You don't know if that $8 offer has a hidden tip or not.
Newbie nature is to accept it in anticipation of seeing the hidden tip afterwards. Of course, most of the time there is no hidden tip, so you delivered an order which, had you known there was no hidden tip, you would not have accepted.

That is why they sometimes hide the tip.
Therefore, if the offer is not good enough to accept based on what is visible, don;t accept it.
If we all do that, they will stop this practice.


----------



## jaxbeachrides (May 27, 2015)

I so rarely see a hidden tip unless its just rounded up to the next dollar by dd.
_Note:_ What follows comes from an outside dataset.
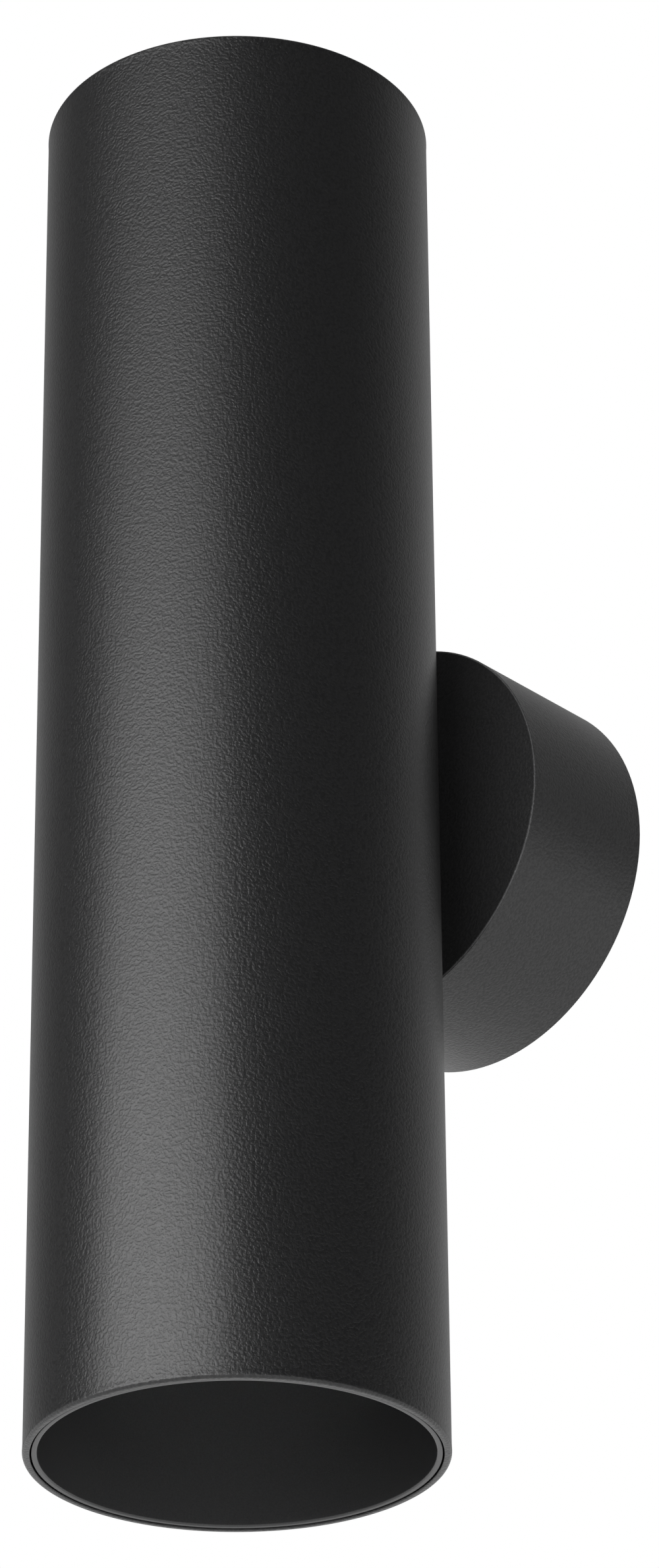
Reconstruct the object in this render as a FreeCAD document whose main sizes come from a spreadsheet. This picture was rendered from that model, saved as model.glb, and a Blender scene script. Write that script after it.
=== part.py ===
import FreeCAD, Part
import math
import operator
import os

import Sketcher
from FreeCAD import Placement, Rotation, Vector

# Tube wall light that shines up and down.
#
# An upright open tube holds a lamp at each end. One hollow threaded nipple clamps it to a round
# base, and two grub screws hold the base on a steel plate that is screwed to the wall.
#
# Frame, in millimetres: +Z is up, the wall is the plane Y = 0, and the light stands out from it
# towards -Y. The origin is the centre of the wall plate's back face. The tube's axis is upright,
# at X = 0. What serves the lower end is the upper end's piece turned half round about Y.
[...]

Hidden tip = no tip, = no pay = free delivery


----------



## Lee239 (Mar 24, 2017)

Rickos69 said:


> The reason they hide the tip is that they DON'T always hide the tip.
> You don't know if that $8 offer has a hidden tip or not.
> Newbie nature is to accept it in anticipation of seeing the hidden tip afterwards. Of course, most of the time there is no hidden tip, so you delivered an order which, had you known there was no hidden tip, you would not have accepted.
> 
> ...


There is another reason they hide the tip. They give us half pay for reporting closed restaurants properly. So if they send and order out for $8 with a hidden tip it means they only have to pay you $4. Had they told you that you would be making $15 on that with the full tip they would have to pay $7.50.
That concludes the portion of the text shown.